Camden sets the hook, feels the weight of such a great fish and all his training goes out the window.  He starts yelling and asking for help, for guidance, for his dad to grab the rod and land this great fish…  As a dad and as a fisherman, what should I do?  Do I help him land this fish, a fish he will remember for years to come, or do I turn this into a learning experience and have him land the fish all by himself.   Hoping of course that he is able to get the job done. 
I quickly decide to give only verbal instructions about getting the fish onto the reel.  The excitement of big fish often plays tricks on fisherman…   9 year olds are no exception.  In all the excitement, Camden actually holds the fly line with his teeth in order to quickly get the slack line onto the reel.  Just as the line is on the reel and fish feels the weight of the fly fisher, the big Cutthroat makes a run…  Here I am on the bank making loud enthusiastic recommendations.  Let go of the reel, let him run,…  no, no no, reel, reel, reel…   OK, keep pressure, oh no, let him run, hands off the reel….  This same episode was played out a couple of times before the fish was within netting distance. 

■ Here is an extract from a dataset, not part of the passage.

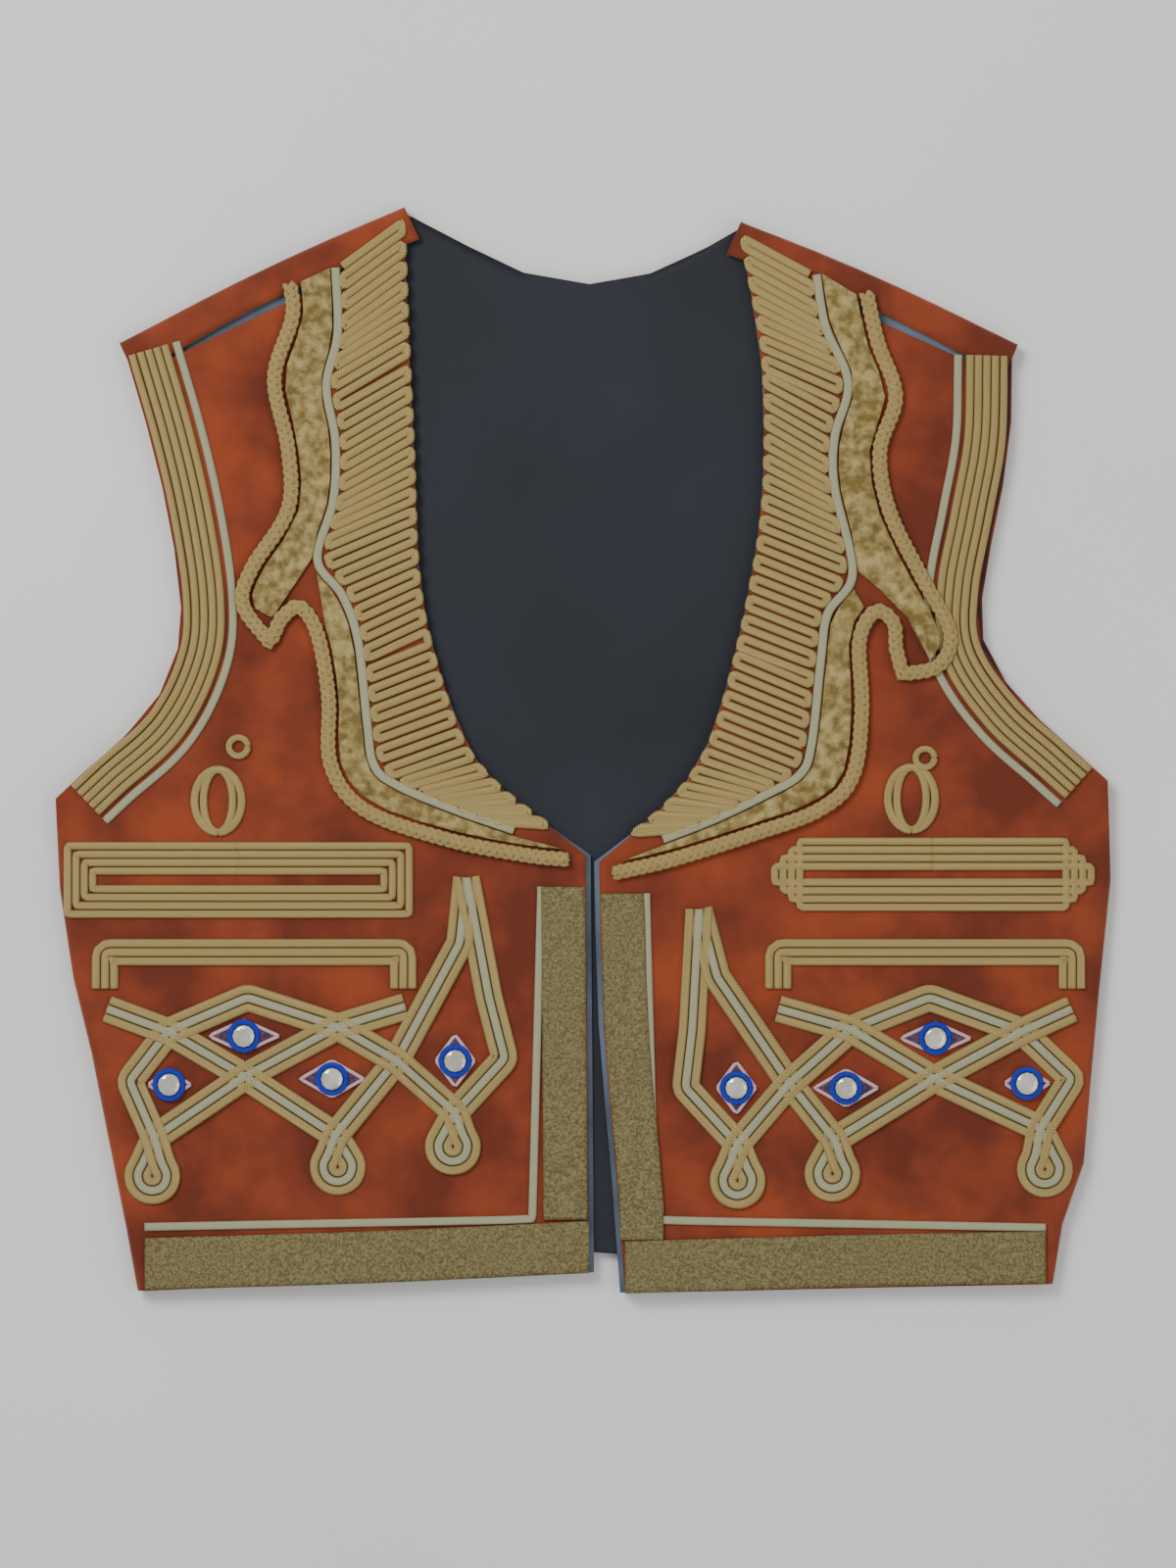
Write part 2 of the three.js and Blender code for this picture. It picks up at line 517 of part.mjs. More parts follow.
// ---- knotwork ---------------------------------------------------------------------------------------------------
const v = ([x, y]) => new THREE.Vector2(x, y);
const run = (points, turn = 9) => filleted(points.map(([x, y]) => [x, y, turn]), 20, 0.75);
// Half of the loop under a foot: down one side of the ring to its lowest point.
function footHalf([x, y], hand) {
  return [90, 50, 10, -30, -60, -90].map((a) => {
    const angle = (a * Math.PI) / 180;
    return [x + hand * FOOT_R * Math.cos(angle), y + FOOT_R * Math.sin(angle)];
  }).slice(1);
}
for (const side of ['r', 'l']) {
  const k = KNOT[side];
  const s = CUT[side].sign;
  const on = onFront(side);
  const runs = [
    [k.start, k.crossOut, k.middle, k.footMid, ...footHalf(k.feet.mid, -s)],
    [...footHalf(k.feet.mid, s).reverse(), k.footMid, k.meet, k.neck, k.tall],
    [k.tall, k.side, k.inPoint, k.footIn, ...footHalf(k.feet.in, s)],
    [...footHalf(k.feet.in, -s).reverse(), k.footIn, k.meet, k.crossIn, k.peak, k.crossOut, k.outPoint, k.footOut,
      ...footHalf(k.feet.out, -s)],
    [...footHalf(k.feet.out, s).reverse(), k.footOut, k.middle, k.crossIn, k.end],
  ];
  const solids = runs.map((points) => ribbon(run(points), TRIPLE - 0.8, LAY, LAY + BRAID_H, on));
  piece(`knotwork_${side}`, 'braid', joined(solids));

  // The long frames: braid laid flat round a slit. Each is two halves joined end to end.
  const { upper, lower } = k;
  const [out, mid, inn] = [upper.x[0], (upper.x[0] + upper.x[1]) / 2, upper.x[1]];
  const half = (a) => run([[mid - 0.5 * Math.sign(a - mid), upper.top], [a, upper.top], [a, upper.low],
    [mid - 0.5 * Math.sign(a - mid), upper.low]], 7);
  const frame = [half(out), half(inn)].map((line) => ribbon(line, 14.5, LAY, LAY + BRAID_H, on));
  piece(`frame_upper_${side}`, 'braid', joined(frame));
  const arch = run([[lower.x[0], lower.foot], [lower.x[0], lower.top], [lower.x[1], lower.top], [lower.x[1], lower.foot]], 8);
  piece(`frame_lower_${side}`, 'braid', ribbon(arch, 12, LAY, LAY + BRAID_H, on));

  // The finial over the upper frame: a pear-shaped loop closed by a small ring.
  const pear = Array.from({ length: 17 }, (_, i) => {
    const a = (i / 16) * 2 * Math.PI - Math.PI / 2;
    return v([k.finial[0] + 9.5 * Math.cos(a), k.finial[1] + 5 + 14 * Math.sin(a)]);
  });
  const pearSolid = sheet([...Array(9)].map((_, i) => {
    const [a, b] = [pear[i], pear[16 - i]];
    return i === 0 || i === 8 ? [a.clone().setX(a.x + 0.5), a.clone().setX(a.x - 0.5)] : [a, b];
  }), LAY, LAY + BRAID_H, on);
  const ring = sheet([...Array(7)].map((_, i) => {
    const a = (i / 6) * Math.PI - Math.PI / 2;
    const half2 = Math.max(0.5, 6 * Math.cos(a));
    return [v([k.ring[0] + half2, k.ring[1] + 7 * Math.sin(a)]), v([k.ring[0] - half2, k.ring[1] + 7 * Math.sin(a)])];
  }), LAY, LAY + BRAID_H, on);
  const bridge = ribbon([v(k.finial), v(k.ring)], 5, LAY, LAY + BRAID_H, on);
  piece(`finial_${side}`, 'braid', joined([pearSolid, ring, bridge]));

  // Cloth diamonds in the knot's openings, each with a round mirror in a stitched rim.
  k.diamonds.forEach(([x, y, w, h], i) => {
    const corners = [[w, 0], [0, h], [-w, 0], [0, -h]].map(([a, b]) => v([x + a, y + b]));
    const rows = [[corners[1].clone().setX(x - 0.8), corners[1].clone().setX(x + 0.8)], [corners[2], corners[0]],
      [corners[3].clone().setX(x - 0.8), corners[3].clone().setX(x + 0.8)]];
    piece(`diamond_${i + 1}_${side}`, 'patch', sheet(rows, LAY, LAY + PATCH_H, on));
    const base = on(x, y, LAY + PATCH_H + LAY);
    const rim = new THREE.Shape();
    rim.absarc(0, 0, MIRROR_R + RIM_W, 0, 2 * Math.PI, false);
    const hole = new THREE.Path();
    hole.absarc(0, 0, MIRROR_R, 0, 2 * Math.PI, true);
    rim.holes.push(hole);
    const rimSolid = new THREE.ExtrudeGeometry(rim, { depth: STUD_H + 0.4, bevelEnabled: false, curveSegments: 6 });
    rimSolid.translate(base[0], base[1], base[2] + 0.1);
    piece(`mirror_rim_${i + 1}_${side}`, 'rim', rimSolid);
    const glass = new THREE.CylinderGeometry(MIRROR_R - GAP, MIRROR_R - GAP, STUD_H, 12);
    glass.rotateX(Math.PI / 2);
    glass.translate(base[0], base[1], base[2] + 0.1 + STUD_H / 2);
    piece(`mirror_${i + 1}_${side}`, 'mirror', glass);
  });
}

export default vest;
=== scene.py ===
"""Embroidered folk vest, laid flat: rust velvet, dark lining, gold braid. Metres in the shared frame."""

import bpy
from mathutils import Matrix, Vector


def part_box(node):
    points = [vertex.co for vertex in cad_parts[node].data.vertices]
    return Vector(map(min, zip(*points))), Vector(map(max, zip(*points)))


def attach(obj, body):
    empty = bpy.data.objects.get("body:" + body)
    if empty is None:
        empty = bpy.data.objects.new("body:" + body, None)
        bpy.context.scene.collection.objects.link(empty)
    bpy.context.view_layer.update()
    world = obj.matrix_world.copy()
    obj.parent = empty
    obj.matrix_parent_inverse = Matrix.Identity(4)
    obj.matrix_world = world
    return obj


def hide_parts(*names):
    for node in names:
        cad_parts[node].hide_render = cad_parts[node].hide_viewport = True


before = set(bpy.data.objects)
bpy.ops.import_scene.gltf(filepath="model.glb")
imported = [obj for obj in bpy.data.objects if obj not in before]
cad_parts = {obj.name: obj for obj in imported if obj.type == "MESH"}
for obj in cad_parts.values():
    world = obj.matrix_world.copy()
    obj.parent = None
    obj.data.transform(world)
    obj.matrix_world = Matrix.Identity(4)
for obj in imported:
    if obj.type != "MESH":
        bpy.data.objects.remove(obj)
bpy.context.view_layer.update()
import math

import bmesh
import bpy
import numpy as np
from mathutils import Vector

MM = 0.001
MIDDLE_Z = 0.0050  # the folds' axis
FACE_Z = 0.0087  # the front velvet's face
ARCH_FOOT = -104  # where the lower frame's ends stop, in millimetres

# The cut, the collar and the knotwork, each row [x, y] in millimetres. r is the wearer's right.
CUT = {
    "r": {
        "sign": -1,
        "armhole": [[-233, -20], [-215, -3], [-192, 18], [-179, 44], [-177, 68], [-182, 103], [-190, 138],
            [-201, 176]],
        "neck": [[4, -45], [-20, -28], [-39, -12], [-53, 8], [-66, 46], [-72, 78], [-74, 125], [-77, 190],
            [-79, 240]],
    },
    "l": {
        "sign": 1,
        "armhole": [[233, -12], [214, 5], [193, 24], [177, 48], [176, 72], [182, 104], [188, 138],
            [189, 176]],
        "neck": [[5.5, -48], [34, -26], [50, -7], [60, 15], [70, 52], [77, 88], [81, 125], [80, 175],
            [70, 233]],
    },
}
COLLAR = {
    "r": {
        "chevron": [[-109, 215], [-108, 186], [-113, 163], [-109, 138], [-110, 112], [-117, 86], [-106, 70],
            [-99, 50], [-95, 14], [-92, -5], [-82, -14], [-56, -25], [-30, -34]],
        "edge": [[-129, 208], [-128, 193], [-136, 166], [-130, 135], [-130, 108], [-146, 82], [-150, 66],
            [-138, 49]],
        "notch": [[-133, 60], [-125, 65], [-117, 53], [-112, 25], [-111, -5], [-96, -25], [-60, -38],
            [-25, -45], [-6, -47]],
    },
    "l": {
        "chevron": [[104, 212], [108, 189], [118, 164], [112, 140], [112, 118], [120, 80], [109, 62],
            [106, 42], [102, 5], [97, -9], [82, -18], [59, -29], [36, -38]],
        "edge": [[126, 204], [131, 182], [139, 158], [132, 134], [136, 108], [150, 79], [163, 54],
            [158, 39], [142, 35]],
        "notch": [[139, 47], [138, 58], [130, 63], [123, 50], [124, 20], [120, -10], [105, -25], [75, -36],
            [40, -47], [14, -53]],
    },
}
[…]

Now my son Camden is yelling at me to help him net the fish.  Over the past couple of days, prior to this fish, Cam was getting some practice of netting his own fish.  I pondered, was he ready for such a test after only a couple days of practice.   Here we are, another teaching moment.   My son had the net tethered to his shorts.   Yes, the net was being pulled down river, but it was still connected.  He so wanted dad to net this fish, 1) because prior to this year, I often did, 2), this fish was BIG.  I jumped into the water, collected his net and handed it to him.  His facial expression said it all… he was stunned, proud, scared, and simply in awe, that dad was going to make him net this fish alone.  At this time I questioned my own sanity, but I wanted Cam to have the complete experience of catching a fish of this caliper.  While giving instructions, not to chase the fish with the net, don’t come from behind, etc, etc.

After a couple of missed netting attempts, Camden finally got the fish into the net.   During the immediate seconds after the fish was netted, we almost lost him again.  Between the weight of the fish and the net along with the current, the fish almost squirmed his way back into the river.  The past couple of minutes were such a roller coaster of emotions for the both of us.  I took the rod from his hand, placed it on the ground and gave him the biggest of hugs.  We snapped a couple of pics, (no great ones) and quickly got the fish back into the water. 
We sat, we smiled, and we stared out to the river, not much was said for a few moments.  I think we both understood that a milestone had just occurred.  Both a fishing milestone, as well as a special event between father and son. 

I know how lucky and blessed I am to have a healthy child that loves spending time in the woods with dad.  Being a nine year old, I am guessing this was simply a big fish in the mind of my son.  For me, this was so much more.

A big thank you to Dave Dozer from Bamboo Pursuits for not only building such a quality rod, but helping a father and son build such great memories.